Limited response in CML-blast crisis or Philadelphia chromosome (Ph1) B-cell acute lymphoblastic leukemia (ALL) patients
Development of resistance, frequently caused by mutations in the BCR/ABL kinase domain
The relative insensitivity of Ph1 CML stem cells to imatinib
One strategy to overcome the limitations involves targeting autophagy.

"Autophagy is a process by which cells can adapt their metabolism to starvation caused by a decrease in metabolite concentrations or extracellular nutrients, a typical consequence of loss of growth factor signaling, allowing cells to evade programmed cell death," the authors noted.

Recent laboratory studies showed that treatment of experimental lymphomas with the autophagy inhibitor chloroquine led to reduced tumor growth in vivo, suggesting that induction of autophagy is a protective mechanism of tumor cells, they continued.

Moreover, autophagy inhibition has been shown to sensitize tumor cells to irradiation, aklylating agents, or arsenic trioxide, suggesting that autophagy is a self-defense mechanism in response to chemotherapy.

Studies of imatinib-treated cells have provided additional evidence that autophagy provides a survival mechanism.

Given the rationale for autophagy as a tumor survival mechanism, investigators studied imatinib-induced changes in CML cells.

First they demonstrated that treatment with imatinib induced autophagy in CML blast crisis cell lines, in CML primary cells, and in BCR/ABL-expressing myeloid precursors.

The studies also showed that imatinib-induced autophagy and imatinib-induced apoptosis do not have overlapping mechanisms.

To determine whether autophagy acts as a survival mechanism in their cell systems, the authors inhibited autophagy with chloroquine.

Treatment with chloroquine alone had no effect on cell death, but combining it with imatinib significantly increased the rate of cell death (P=0.024) compared with imatinib alone.

The authors examined the effects of autophagy and its inhibition in a mouse model of CML. Animals were treated with chloroquine, imatinib, or the combination two weeks after introduction of leukemic cells, when the bone marrow population had reached 30% to 40%.

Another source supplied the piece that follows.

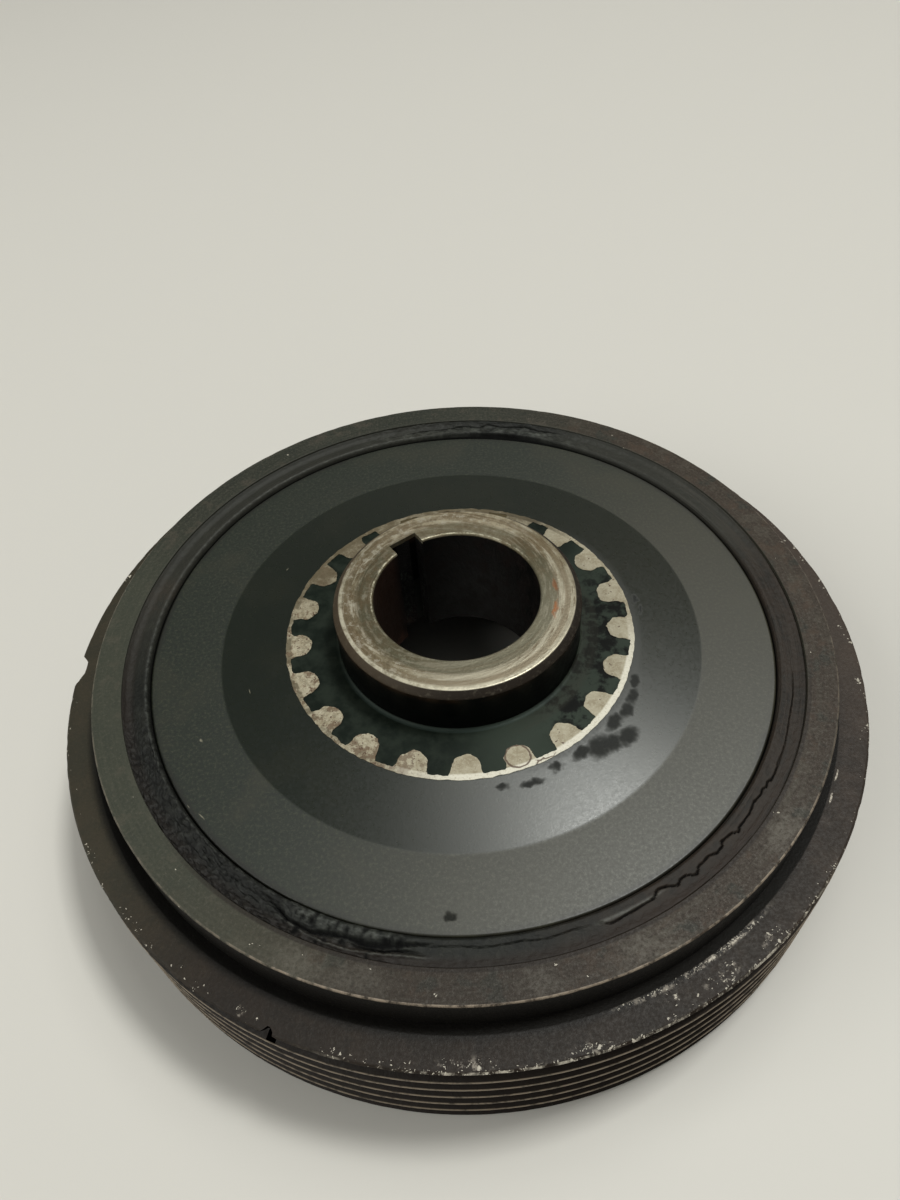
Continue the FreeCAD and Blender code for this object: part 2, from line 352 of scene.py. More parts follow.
across = calculate("DIVIDE", calculate("SUBTRACT", split["X"], given["From Shaft"]), given["Half Width"])
along = calculate("DIVIDE", split["Y"], given["Half Length"])
away = add_node("ShaderNodeCombineXYZ", {"X": across, "Y": along}).outputs[0]
add_node("NodeGroupOutput", {
    "Away": add_node("ShaderNodeVectorMath", {0: away}, operation="LENGTH").outputs["Value"]})


def away_from(angle, radius, half_length, half_width, fraying=1.6):
    """Distance from the middle of a frayed oval: 0 in the middle and 1 at its edge."""
    return add_node("ShaderNodeGroup", {
        "Angle": angle, "From Shaft": radius, "Half Length": half_length, "Half Width": half_width,
        "Fraying": fraying}, node_tree=blot).outputs["Away"]


def largest(masks):
    most = masks[0]
    for mask in masks[1:]:
        most = calculate("MAXIMUM", most, mask)
    return most


def in_sector(centre, half_width, softness):
    return add_node("ShaderNodeGroup", {
        "Direction": axis["Direction"], "Centre": centre, "Half Width": half_width,
        "Softness": softness}, node_tree=sector).outputs["Mask"]


def specks(size, cover):
    return add_node("ShaderNodeGroup", {"Size": size, "Cover": cover},
                    node_tree=speckle).outputs["Mask"]


def lines(fineness, wander):
    return add_node("ShaderNodeGroup", {"Fineness": fineness, "Wander": wander},
                    node_tree=turning).outputs["Lines"]


def between(value, low, high, softness):
    """1 between two values and 0 outside them."""
    rise = fade(value, low - softness, low)
    fall = fade(value, high, high + softness, 1.0, 0.0)
    return calculate("MULTIPLY", rise, fall)


def times(*masks):
    product = masks[0]
    for mask in masks[1:]:
        product = calculate("MULTIPLY", product, mask)
    return product


def feed_shader(**sources):
    """Links what changes over the surface to the shader. Base_Color stands for its Base Color."""
    for name, source in sources.items():
        tree.links.new(source, shader.inputs[name.replace("_", " ")])


def relief(height, distance, strength=1.0):
    """Raises the surface by the height, up to the distance in millimetres."""
    bump = add_node("ShaderNodeBump", {"Height": height, "Distance": distance * MM, "Strength": strength})
    feed_shader(Normal=bump.outputs["Normal"])


# The coating is matt on the flat face and satin on the cone. The right side is dusty, oil has
# crept out from under the sprocket and lies in dark smudges, and the rim is darker in patches.
# Oil stains and scuffs: angle, distance from the shaft, and half of the length and of the width.
OIL = [(334.4, 29.3, 1.4, 0.8), (329.0, 29.8, 1.6, 0.9), (323.5, 30.0, 1.6, 0.9), (318.0, 29.5, 1.8, 1.0),
       (316.8, 32.3, 1.9, 1.2), (312.5, 31.5, 1.8, 1.2), (309.2, 30.6, 2.3, 1.6), (304.0, 29.7, 1.8, 0.9),
       (295.3, 29.5, 1.0, 0.7), (287.0, 30.3, 1.6, 0.6), (279.0, 29.6, 0.8, 0.5), (265.5, 47.2, 0.8, 0.6),
       (7.2, 29.6, 1.0, 0.35), (2.6, 29.9, 0.8, 0.3)]
SCUFFS = [(215.6, 49.3, 0.45, 0.07), (204.0, 43.6, 0.5, 0.25), (218.7, 48.7, 0.9, 0.12),
          (151.0, 33.4, 0.5, 0.12), (196.0, 34.6, 0.6, 0.10)]
coating, tree, shader = new_finish("hub_coating", Specular_IOR_Level=0.6)
axis = from_shaft()
radius = axis["Radius"]
patches = cloud(0.07, 4.0, 0.6)
grain = cloud(1.9, 3.0, 0.8)
on_face = fade(radius, cone_radius - 0.3, cone_radius + 0.2)
dusty = times(in_sector(330.0, 46.0, 60.0), fade(on_face, 0.0, 1.0, 0.10, 0.36))
darker_rim = times(fade(radius, hub_radius - 1.3, hub_radius - 0.2), fade(patches, 0.62, 0.40))
oil = largest([fade(away_from(*place), 1.45, 0.45) for place in OIL])
halo = times(fade(radius, mark_radius + 1.6, mark_radius + 0.2), in_sector(345.0, 45.0, 25.0))
oil = calculate("MAXIMUM", times(oil, fade(grain, 0.25, 0.5, 0.55, 0.85)), times(halo, 0.25))
scuffs = largest([fade(away_from(*place, 0.5), 1.0, 0.4) for place in SCUFFS])
gloss = fade(on_face, 0.0, 1.0, 0.32, 0.45)
gloss = calculate("ADD", gloss, fade(grain, 0.3, 0.7, 0.05, -0.05))
gloss = calculate("ADD", gloss, times(oil, 0.60))
paint = painted(
    mixed(on_face, colour(23, 28, 22), colour(28, 34, 26)),
    (times(fade(grain, 0.50, 0.66), fade(on_face, 0.0, 1.0, 0.08, 0.50)), 70, 71, 59),
    (times(fade(grain, 0.50, 0.34), on_face, 0.75), 13, 15, 11),
    (dusty, 69, 62, 49),
    (times(fade(patches, 0.48, 0.66), fade(on_face, 0.0, 1.0, 0.1, 0.35)), 52, 50, 39),
    (times(darker_rim, 0.8), 22, 20, 15),
    (times(oil, 0.95), 5, 9, 5),
    (times(scuffs, fade(grain, 0.35, 0.6, 0.3, 0.8)), 128, 123, 106),
)
feed_shader(Base_Color=paint, Roughness=gloss)
relief(cloud(3.0, 2.0, 0.6), 0.010, 0.6)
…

Two days after completing treatment, the leukemic cell population had increased to 60% in untreated animals and to 50% in animals given chloroquine alone. Imatinib treatment reduced the population of leukemic cells to an average of 33%.

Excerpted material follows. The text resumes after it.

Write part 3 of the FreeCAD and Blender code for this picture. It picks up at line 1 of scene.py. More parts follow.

In animals that received chloroquine and imatinib, the proportion of leukemic cells in bone marrow had decreased to an average of 10.6%.

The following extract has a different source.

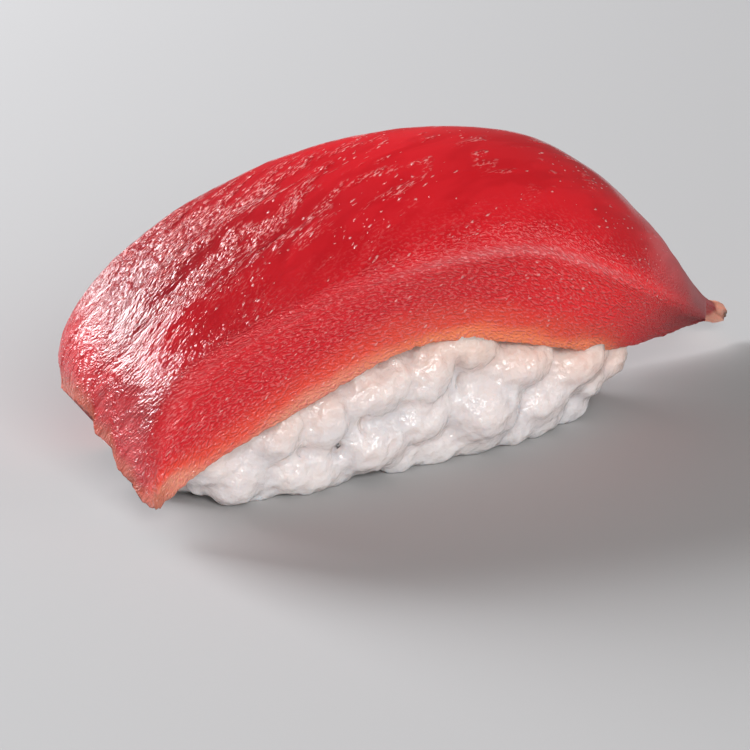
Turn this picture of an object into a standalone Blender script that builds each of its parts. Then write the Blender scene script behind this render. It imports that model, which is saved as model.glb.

Investigators repeated studies using different autophagy inhibitors and different tyrosine kinase inhibitors. The results were similar to those obtained with chloroquine and imatinib.

The research was supported by the Medical Research Council of England, the Leukemia Research Fund in England, the National Cancer Institute, and the American-Italian Foundation for Cancer Research.
The authors reported no potential conflicts of interest.


Primary source: Journal of Clinical Investigation
Source reference:
Bellodi C, et al "Targeting autophagy potentiates tyrosine kinase inhibitor-induced cell death in Philadelphia chromosome-positive cells, including primary CML stem cells" J Clin Invest 2009; DOI: 10.1172/JCI35660.